Interest on new bonds accrued prior to the date of their exchange for old bonds will be retained by the depositary and credited to the surplus hereinbefore provided for.

The bankers will receive as commission for their services in cash . . % of the par value of the old bonds exchanged to be paid out of proceeds of warrants as stated before; the bankers to be reimbursed [Page 191]in cash for any expenses which they may incur in the entire negotiation, also to be repaid out of the proceeds of warrants, as stated before, the bankers’ statements as to expenses to be accepted as final; in case conversion should fail of accomplishment, bankers to be reimbursed in cash for any expenses which they may have incurred. (Method to be worked out by Mr. Lindberg on the spot.) The bankers will be appointed by the Minister of Finance as fiscal agents of the Republic and receive for their services in this connection a commission of 1% per annum on amounts disbursed for interest and sinking fund.

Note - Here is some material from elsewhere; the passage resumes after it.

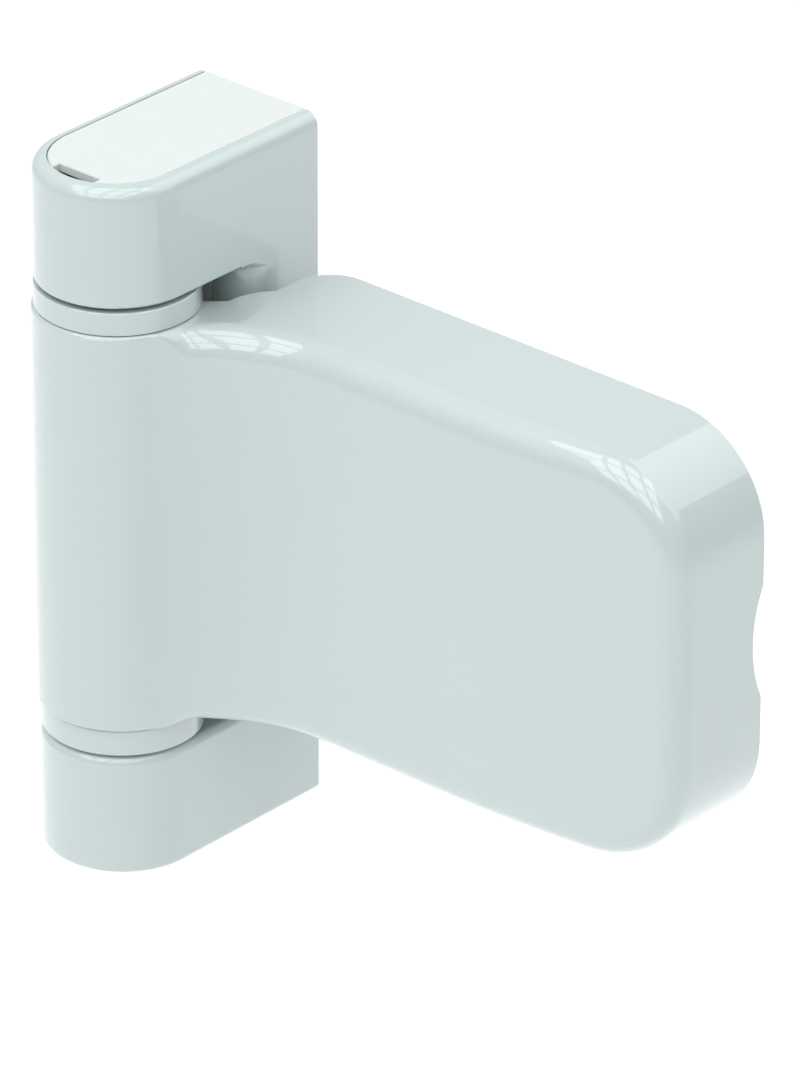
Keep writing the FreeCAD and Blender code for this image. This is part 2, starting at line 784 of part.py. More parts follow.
def bearing_ring(label, sign, radius, height, recessed):
    """Flanged bearing ring: the flange shows between knuckle and barrel, the spigot guides the sash."""
    base = (D.barrel_half + D.ring_gap) * sign
    outer = base + height * sign
    tip = base - D.spigot_length * sign
    bevel = D.ring_bevel * sign
    bore = D.pin_radius + D.fit
    corners = [(bore, tip), (D.spigot_radius, tip), (D.spigot_radius, base), (radius - D.ring_bevel, base),
               (radius, base + bevel), (radius, outer - bevel), (radius - D.ring_bevel, outer)]
    if recessed:
        recess = D.shoulder_radius + D.boss_play
        floor = D.shoulder_high * sign
        corners += [(recess, outer), (recess, floor), (bore, floor)]
    else:
        corners += [(bore, outer)]
    body = turned(label, tuple(corners))
    place(body)
    return body


# ---- sash part -----------------------------------------------------------------------------------


def sweep_points(inset):
    """Where an outline that lies inset inside the cover leaves the barrel and joins the flag."""
    around = D.barrel_radius + D.sweep_radius
    drop = D.flag_front - D.sweep_radius
    across = root(around * around - drop * drop)
    reach = (D.barrel_radius - inset) / around
    leave = (across * reach, drop * reach)
    return leave, across, drop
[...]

All disputes or disagreements between the Republic and the trustee or the bankers or the fiscal agent or the depositary will be submitted to the arbitration of a member of the Ecuadorian section of the International High Commission and a member of the United States section of the International High Commission, or their nominee, whose decision shall be final and binding to all parties. In the event that these two shall disagree, they shall choose a third party, an officer of the International High Commission or his nominee or the President of the Institute of International Law or his nominee whose decision shall be final and binding on all parties.

  1. Based on a plan submitted to the Department July 15, 1920 (file no. 822.51/302).